QVC squeaked by with a slightly better first quarter than HSN. At least the No. 1 home shopping network generated a revenue gain, up 1 percent to $1.3 billion, the company reported Thursday.
QVC attributed its performance to primarily “a result of strength in all categories except electronics,” according to a press release. MMMMMM — maybe we’ll be seeing more jewelry now!
In contrast, HSN saw its net sales drop 1 percent in the first quarter, to $544.5 million.
“We achieved solid first quarter results, with the U.S. market expanding profitability in the midst of a difficult retail environment,” QVC President and CEO Mike George said in a canned statement.

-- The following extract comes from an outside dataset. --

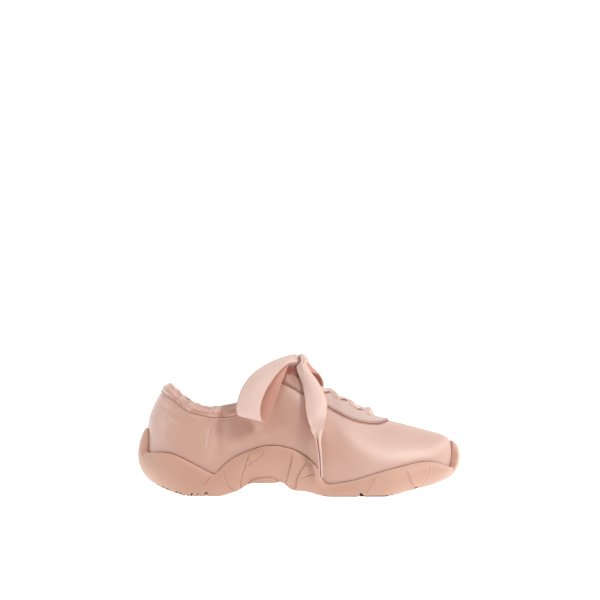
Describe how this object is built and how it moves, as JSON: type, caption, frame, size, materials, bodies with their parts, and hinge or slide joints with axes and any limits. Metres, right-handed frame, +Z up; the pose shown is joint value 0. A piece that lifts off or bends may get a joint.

“We attribute part of this to QVC’s high-quality, differentiated product offering and our ability to know what customers want, when they want it. We look forward to bringing this expertise, as well as our engaging multi platform shopping experience, to the French market.”
The average selling price per unit (“ASP”) at the domestic home shopping network increased 1 percent from $60.51 to $60.89 and units sold increased 1 percent compared to the prior-year first quarter.
Returns as a percent of gross product revenue increased by 106 basis points due to higher rates in electronics, home and accessories.
In the same period, eCommerce revenue increased 8 percent to $590 million and grew to 45 percent from 42 percent as a percentage of total U.S. revenue.
Adjusted OIBDA increased 3 percent to $301 million and adjusted OIBDA margin increased 63 basis points in the first quarter. Adjusted OIBDA margin increased primarily due to higher product margins.
Overall at QVC, including its international networks, its consolidated revenue increased 1 percent in the first quarter to $2 billion. During the same period, adjusted OIBDA increased 2 percent to $412 million and operating income remained flat at $260 million.